Summer may be coming to a close, but it’s not the end of tick season.
In fact, things are starting to ramp up as the summer’s deer tick nymphs are turning into this fall’s adults. Numbers of the Lyme disease-carrying deer ticks will continue to rise, peaking in October.
Right now, according to one of the state’s top tick experts, the emerging adult deer ticks have plenty of company.
“September is kind of an odd month when it comes to ticks,” according to Griffin Dill, who runs the University of Maine Tick Laboratory. “It’s the time when tick activity is quite low, but there are nymphs, immature ticks and adult ticks all out at the same time so you are seeing all three life stages at once.”
Over the next several weeks, Dill said, the numbers of adult deer ticks will increase and they will become quite active as they search for a mate, find their final host of the season and lay eggs.
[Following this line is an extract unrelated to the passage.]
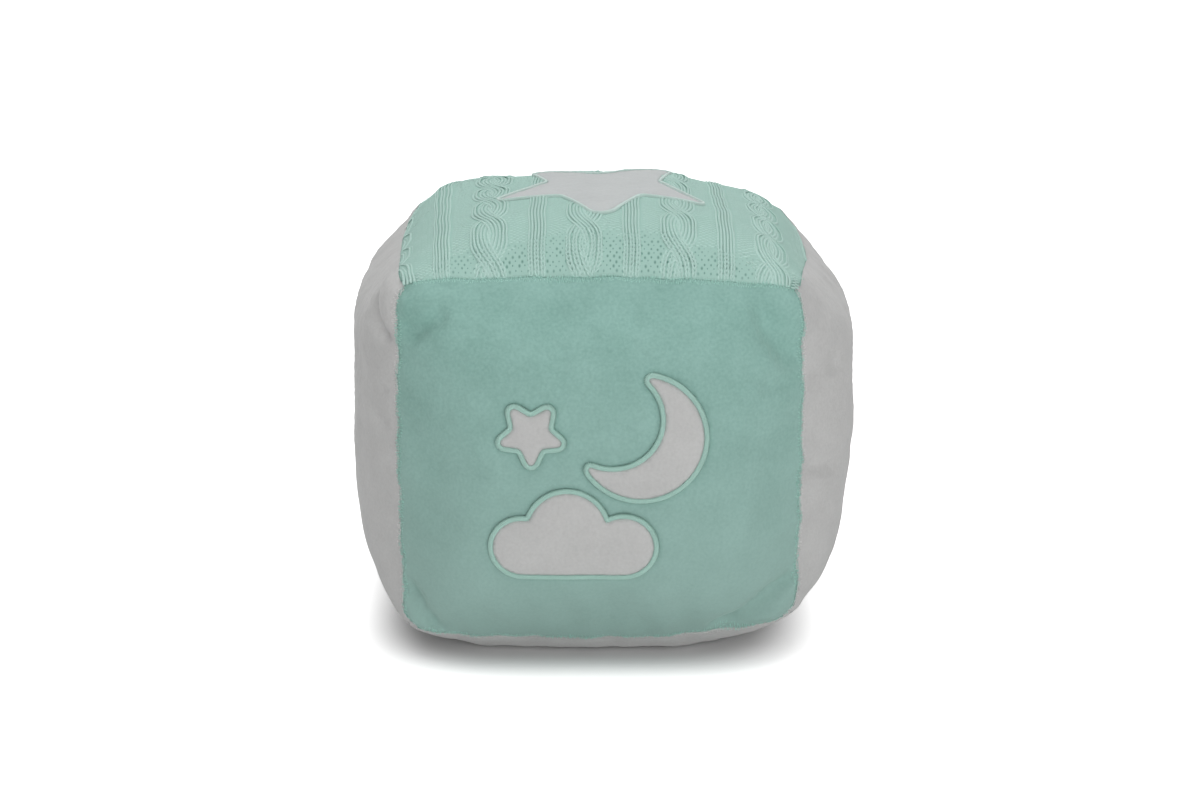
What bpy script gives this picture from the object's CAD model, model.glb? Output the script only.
"""Looks of the soft fabric block: velour and cable-knit cover, appliqued patches, seams, stuffing, studio.

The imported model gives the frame. Lengths are in millimetres inside the classes and become metres in the
meshes. u and v run from -1 to 1 between a panel's seams, across and up it as it is seen from outside.
"""

import logging
import math
from dataclasses import dataclass, field
from enum import Enum
from typing import Iterable, Optional, Sequence

import bpy
import numpy as np
from mathutils import Matrix, Vector, geometry, noise

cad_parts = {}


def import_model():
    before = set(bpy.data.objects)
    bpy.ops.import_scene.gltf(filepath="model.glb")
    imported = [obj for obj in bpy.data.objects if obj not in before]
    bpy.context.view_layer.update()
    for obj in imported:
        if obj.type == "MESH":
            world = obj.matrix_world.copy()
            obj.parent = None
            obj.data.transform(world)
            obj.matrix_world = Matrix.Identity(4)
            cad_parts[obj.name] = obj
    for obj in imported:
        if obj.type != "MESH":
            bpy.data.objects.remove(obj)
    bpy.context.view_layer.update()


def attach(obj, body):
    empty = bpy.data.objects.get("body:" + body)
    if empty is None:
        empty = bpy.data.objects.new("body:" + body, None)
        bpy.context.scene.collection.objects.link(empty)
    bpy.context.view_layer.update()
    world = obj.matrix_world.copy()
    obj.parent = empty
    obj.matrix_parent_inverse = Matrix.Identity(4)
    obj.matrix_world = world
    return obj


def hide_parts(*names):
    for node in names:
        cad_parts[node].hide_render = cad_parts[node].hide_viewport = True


LOG = logging.getLogger("soft_block")
MM = 0.001  # in metres
SEAM_HALF = 75.0  # half the distance between the upright seams, in mm
Array = np.ndarray
MeshData = tuple[Array, Array]  # points in metres, and the numbers of each face's points
Socket = bpy.types.NodeSocket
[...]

It only stops when temperatures drop below freezing for an extended period of time.
“They could be out well into December,” Dill said. “Over the past couple of years we have seen warm temperatures into December and I have even gotten reports from people who have picked up deer ticks Christmas Eve or Christmas day.”
If there is any good news, it’s that the dog tick activity is done for the season, according to Dill.
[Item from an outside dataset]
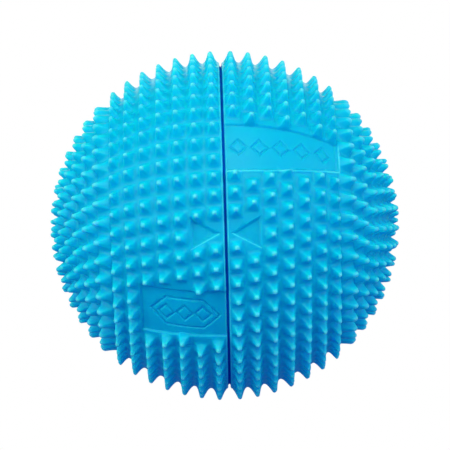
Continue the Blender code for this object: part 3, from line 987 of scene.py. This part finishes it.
def plastic_finish(name, colour, low, high):
    """Moulded rigid plastic: faint flow marks in its colour and a fine spark-eroded texture."""
    finish = Finish(name, colour, (low + high) / 2)
    shade = tuple(FLOW_SHADE * c for c in colour)
    finish.drive("Base Color", finish.ramp(finish.noise(120.0, 4.0), shade, colour))
    finish.drive("Roughness", finish.ramp(finish.noise(900.0, 3.0), low, high))
    finish.bump(finish.noise(6000.0, 3.0), 0.3, 0.00002)
    return finish.material


def metal_finish(name, colour, low, high):
    """Plated metal: a slightly clouded shine."""
    finish = Finish(name, colour, (low + high) / 2, metallic=1.0)
    shade = tuple(CLOUD_SHADE * c for c in colour)
    finish.drive("Base Color", finish.ramp(finish.noise(700.0, 4.0), shade, colour))
    finish.drive("Roughness", finish.ramp(finish.noise(1800.0, 3.0), low, high))
    finish.bump(finish.noise(5000.0), 0.15, 0.00001)
    return finish.material


def core_finish():
    """Dense smooth elastomer with a satin skin and faint clouding."""
    finish = Finish("core_elastomer", CORE_BLUE, 0.35)
    finish.drive("Base Color", finish.ramp(finish.noise(160.0, 4.0), *CORE_CLOUDS))
    finish.drive("Roughness", finish.ramp(finish.noise(1200.0, 3.0), 0.28, 0.42))
    finish.translucent(0.25, 0.001)
    finish.bump(finish.noise(7000.0, 3.0), 0.15, 0.00001)
    return finish.material


# ---- camera, light and floor --------------------------------------------------------------------
# The camera is fitted to the ball's outline, seam and panels in the photo.
CAMERA_DISTANCE = 14.8 * TIP_RADIUS
CAMERA_LENS = 206.4
CAMERA_ELEVATION = 2.6
CAMERA_YAW = -0.28
CAMERA_ROLL = -1.63
CAMERA_SHIFT = (0.0004, 0.0007)
# The soft boxes are fitted to its shading: (name, place, watts, colour).
LIGHTS = (
    ("top_softbox", (0.0, -0.6, 0.7), 3.8, (1.0, 1.0, 0.69)),
    ("high_softbox", (0.0, -0.8, 0.45), 1.9, (1.0, 1.0, 0.66)),
    ("front_fill", (0.0, -0.9, 0.15), 1.1, (0.5, 0.72, 1.0)),
    ("left_softbox", (-0.85, -0.3, 0.25), 3.9, (1.0, 1.0, 0.81)),
    ("right_softbox", (0.85, -0.3, 0.25), 2.5, (0.93, 0.93, 1.0)),
    ("back_softbox", (0.0, 0.95, 0.2), 3.2, (1.0, 1.0, 0.85)),
)
LIGHT_SIZE = 0.7
WORLD_BELOW = (0.06, 0.16, 0.42)
WORLD_ABOVE = (0.10, 0.22, 0.35)
WORLD_TURN = (0.25, 0.75)        # shares of the height where the one ends and the other begins
FLOOR_HALF_SIZE = 1.7
DOME_RADIUS = 2.5                # within the clipping distance of every view


def add_camera():
    data = bpy.data.cameras.new("camera")
    data.lens = CAMERA_LENS
    data.shift_x, data.shift_y = CAMERA_SHIFT
    data.clip_start = 0.01
    data.clip_end = 20.0
    camera = bpy.data.objects.new("camera", data)
    e, a = math.radians(CAMERA_ELEVATION), math.radians(CAMERA_YAW)
    back = Vector((math.sin(a) * math.cos(e), -math.cos(a) * math.cos(e), math.sin(e)))
    turn = (-back).to_track_quat("-Z", "Y").to_matrix().to_4x4()
    roll = Matrix.Rotation(math.radians(CAMERA_ROLL), 4, "Z")
    camera.matrix_world = Matrix.Translation(back * CAMERA_DISTANCE) @ turn @ roll
    bpy.context.scene.collection.objects.link(camera)
    bpy.context.scene.camera = camera


def add_lights():
    """Soft boxes round the ball, all turned to it."""
    for name, place, power, colour in LIGHTS:
        data = bpy.data.lights.new(name, "AREA")
        data.size = LIGHT_SIZE
        data.energy = power
        data.color = colour
        light = bpy.data.objects.new(name, data)
        light.location = place
        light.rotation_euler = (-Vector(place)).to_track_quat("-Z", "Y").to_euler()
        bpy.context.scene.collection.objects.link(light)


def add_world():
    """A dim blue glow from all round, deeper blue from below, for the shade between spikes."""
    world = bpy.data.worlds.new("studio")
    world.use_nodes = True
    tree = world.node_tree
    background = tree.nodes["Background"]
    place = tree.nodes.new("ShaderNodeTexCoord")
    split = tree.nodes.new("ShaderNodeSeparateXYZ")
    ramp = tree.nodes.new("ShaderNodeValToRGB")
    spread = tree.nodes.new("ShaderNodeMapRange")
    spread.inputs["From Min"].default_value = -1.0
    colours = (WORLD_BELOW, WORLD_ABOVE)
    for element, position, colour in zip(ramp.color_ramp.elements, WORLD_TURN, colours):
        element.position = position
        element.color = (*colour, 1.0)
    tree.links.new(place.outputs["Generated"], split.inputs["Vector"])
    tree.links.new(split.outputs["Z"], spread.inputs["Value"])
    tree.links.new(spread.outputs["Result"], ramp.inputs["Fac"])
    tree.links.new(ramp.outputs["Color"], background.inputs["Color"])
    background.inputs["Strength"].default_value = 1.0
    bpy.context.scene.world = world


def glow_material(name, strength):
    material = bpy.data.materials.new(name)
    material.use_nodes = True
    nodes = material.node_tree.nodes
    nodes.remove(nodes["Principled BSDF"])
    glow = nodes.new("ShaderNodeEmission")
    glow.inputs["Strength"].default_value = strength
    material.node_tree.links.new(glow.outputs["Emission"],
                                 nodes["Material Output"].inputs["Surface"])
    return material


def add_stage():
    """A white floor under the ball and a white dome round it, which only the camera sees."""
    white = glow_material("studio_white", 1.0)
    bm = bmesh.new()
    bmesh.ops.create_grid(bm, x_segments=1, y_segments=1, size=FLOOR_HALF_SIZE)
    bmesh.ops.translate(bm, vec=(0.0, 0.0, -TIP_RADIUS), verts=bm.verts)
    floor = piece_from_bmesh("floor", bm, white)
    bm = bmesh.new()
    bmesh.ops.create_uvsphere(bm, u_segments=32, v_segments=16, radius=DOME_RADIUS)
    dome = piece_from_bmesh("dome", bm, white)
    for piece in (floor, dome):
        piece.visible_diffuse = False
        piece.visible_glossy = False
        piece.visible_transmission = False
        piece.visible_shadow = False


# ---- the whole scene ----------------------------------------------------------------------------
def main():
    bpy.context.scene.view_settings.view_transform = "Standard"
    add_camera()
    rubber = cover_finish()
    for side in SIDES:
        build_cover(side, rubber)
    build_inside({
        "shell": plastic_finish("shell_plastic", SHELL_NAVY, 0.5, 0.65),
        "plate": plastic_finish("face_plate_plastic", PLATE_BLUE, 0.38, 0.52),
        "magnet": metal_finish("magnet_nickel", NICKEL, 0.15, 0.28),
        "screw": metal_finish("screw_zinc", ZINC, 0.25, 0.4),
        "core": core_finish(),
    })
    add_world()
    add_lights()
    add_stage()


main()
Maine is home to several species of ticks, but it’s the deer ticks that are of greatest concern because they carry and transmit Lyme disease, a serious illness that can cause rashes, joint pain, nerve pain and inflammation of the brain or spinal cord.
According to test results from the University of Maine Tick Lab, about 40 percent of deer ticks in the state carry Lyme disease.
Dill urges everyone venturing outside in Maine to be vigilant and take steps to keep ticks off themselves, children and pets.
“In the spring and summer we are accustomed to having all these biting pests and people are more on top of it,” he said. “Now as it starts to get cooler and those biting pests are going away, that can of bug spray often goes away as well, just as the deer tick life stage is really ramping up.”